In N.S. v. R.M. (Div Ct, 2021) the Divisional Court considers the test for fresh evidence in a family law appeal:[9] The father argues that, in a family law appeal, where the best interests of the children are at issue, the court generally admits fresh evidence of the children’s current circumstances to ensure it has up-to-date information. He relies on Decaen v. Decaen, 2013 ONCA 218, where the Court of Appeal admitted fresh evidence of the children’s current circumstances in a custody case, noting that where children’s welfare is at stake, a more flexible approach to the fresh evidence test is appropriate.
[10] In Sengmueller v Sengmueller, 1994 CanLII 8711 (Ont. C.A.), the court set out a three-pronged test for the admission of fresh evidence on appeal: (i) the tendered evidence is credible; (ii) it could not have been obtained, by the exercise of reasonable diligence, prior to trial; and (iii) the evidence, if admitted, will likely be conclusive of an issue in the appeal.
[11] The Sengmueller test is not significantly different from the test set out in R. v. Palmer, 1979 CanLII 8 (SCC), [1980] 1 S.C.R. 759, at p. 775, which requires the moving party to establish four criteria to admit fresh evidence: (i) the evidence could not have been adduced at trial; (ii) the evidence must be relevant in that it bears on a decisive or potentially decisive issue; (iii) the evidence must be reasonably capable of belief; and (iv) the evidence must be such that, if believed, it could reasonably, when taken with the other evidence adduced at trial, be expected to have affected the result. . K.K. v. M.M.

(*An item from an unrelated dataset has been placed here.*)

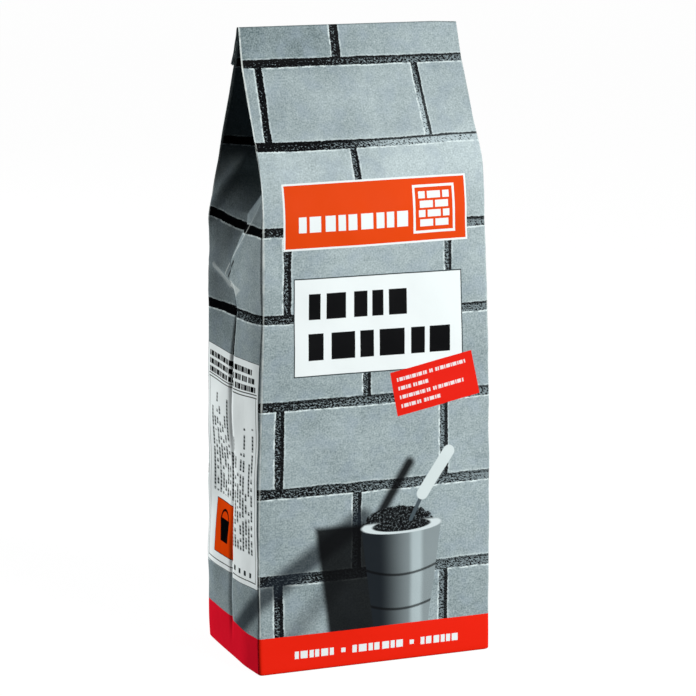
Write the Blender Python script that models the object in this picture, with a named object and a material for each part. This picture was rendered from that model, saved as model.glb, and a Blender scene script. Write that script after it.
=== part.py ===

In K.K. v. M.M. (Ont CA, 2021) the Court of Appeal considered fresh evidence in a family appeal:[17] The test for admitting fresh evidence on appeal requires the moving party to satisfy four criteria: (i) the evidence could not have been adduced at trial; (ii) the evidence must be relevant in that it bears on a decisive or potentially decisive issue; (iii) the evidence must be reasonably capable of belief; and (iv) the evidence must be such that, if believed, it could reasonably, when taken with the other evidence adduced at trial, be expected to have affected the result: R. v. Palmer, 1979 CanLII 8 (SCC), [1980] 1 S.C.R. 759, at p. 775. This court recently reaffirmed in Bors v. Bors, 2021 ONCA 513, 60 R.F.L. (8th) 36, that the Palmer criteria are more flexible where an appeal involves the best interests of children, where it is important to have the most current information possible “[g]iven the inevitable fluidity in a child’s development”: Goldman v. Kudelya, 2017 ONCA 300, at para. 25, citing Children’s Aid Society of Owen Sound v. R.D. (2003), 2003 CanLII 21746 (ON CA), 178 O.A.C. 69 (C.A.), at para. 21.
[18] Notwithstanding the flexible approach for receiving fresh evidence where an appeal addresses the best interests of children, the fresh evidence in the present case does not meet the test for admission.